▶ **WHAT THE TASK REQUIRES**
Output all of the data below exactly as given.
********
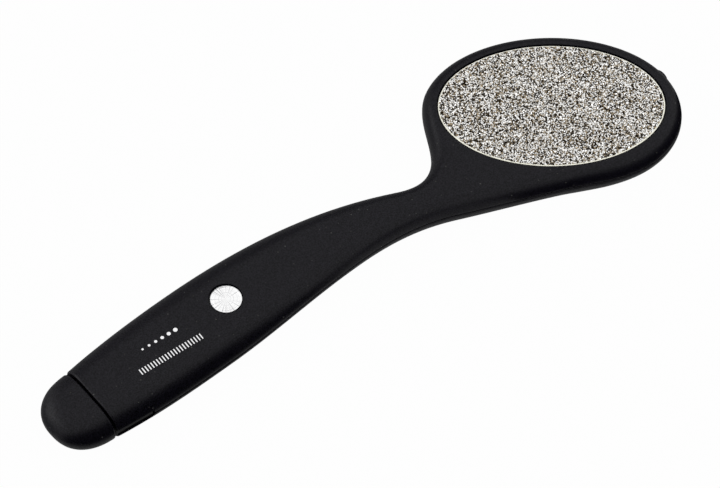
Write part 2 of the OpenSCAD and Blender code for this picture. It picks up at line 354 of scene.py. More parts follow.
class Solid:
    """Points and faces of one closed mesh while it is being made."""

    def __init__(self):
        self.points = []
        self.faces = []

    def row(self, points):
        """Adds points and gives their numbers."""
        first = len(self.points)
        self.points += [tuple(float(c) for c in p) for p in points]
        return list(range(first, len(self.points)))

    def strip(self, low, high, closed):
        """Faces between two rows with as many points. They face outwards where low runs
        anticlockwise and high lies above it or inside it."""
        count = len(low)
        for i in range(count if closed else count - 1):
            j = (i + 1) % count
            self.faces.append((low[i], low[j], high[j], high[i]))

    def sides(self, sections, closed=True):
        """Faces through sections with as many points each. Gives the sections' rows."""
        rows = [self.row(points) for points in sections]
        for low, high in zip(rows, rows[1:]):
            self.strip(low, high, closed)
        return rows

    def fill(self, sections):
        """A form through sections, closed at both ends."""
        rows = self.sides(sections)
        self.faces += [tuple(reversed(rows[0])), tuple(rows[-1])]

    def object(self, name, turned_over=False):
        """Makes the object. Turned over, it lies mirrored about the middle plane."""
        points, faces = self.points, self.faces
        if turned_over:
            points = [(x, y, body_t - z) for x, y, z in points]
            faces = [f[::-1] for f in faces]
        mesh = bpy.data.meshes.new(name)
        mesh.from_pydata(points, [], faces)
        return new_object(name, mesh)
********
▶ **FULL RESPONSE**
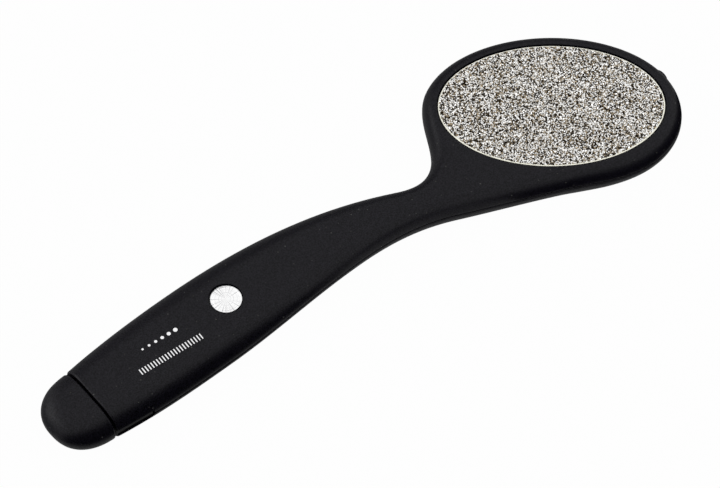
Write part 2 of the OpenSCAD and Blender code for this picture. It picks up at line 354 of scene.py. More parts follow.
class Solid:
    """Points and faces of one closed mesh while it is being made."""

    def __init__(self):
        self.points = []
        self.faces = []

    def row(self, points):
        """Adds points and gives their numbers."""
        first = len(self.points)
        self.points += [tuple(float(c) for c in p) for p in points]
        return list(range(first, len(self.points)))

    def strip(self, low, high, closed):
        """Faces between two rows with as many points. They face outwards where low runs
        anticlockwise and high lies above it or inside it."""
        count = len(low)
        for i in range(count if closed else count - 1):
            j = (i + 1) % count
            self.faces.append((low[i], low[j], high[j], high[i]))

    def sides(self, sections, closed=True):
        """Faces through sections with as many points each. Gives the sections' rows."""
        rows = [self.row(points) for points in sections]
        for low, high in zip(rows, rows[1:]):
            self.strip(low, high, closed)
        return rows

    def fill(self, sections):
        """A form through sections, closed at both ends."""
        rows = self.sides(sections)
        self.faces += [tuple(reversed(rows[0])), tuple(rows[-1])]

    def object(self, name, turned_over=False):
        """Makes the object. Turned over, it lies mirrored about the middle plane."""
        points, faces = self.points, self.faces
        if turned_over:
            points = [(x, y, body_t - z) for x, y, z in points]
            faces = [f[::-1] for f in faces]
        mesh = bpy.data.meshes.new(name)
        mesh.from_pydata(points, [], faces)
        return new_object(name, mesh)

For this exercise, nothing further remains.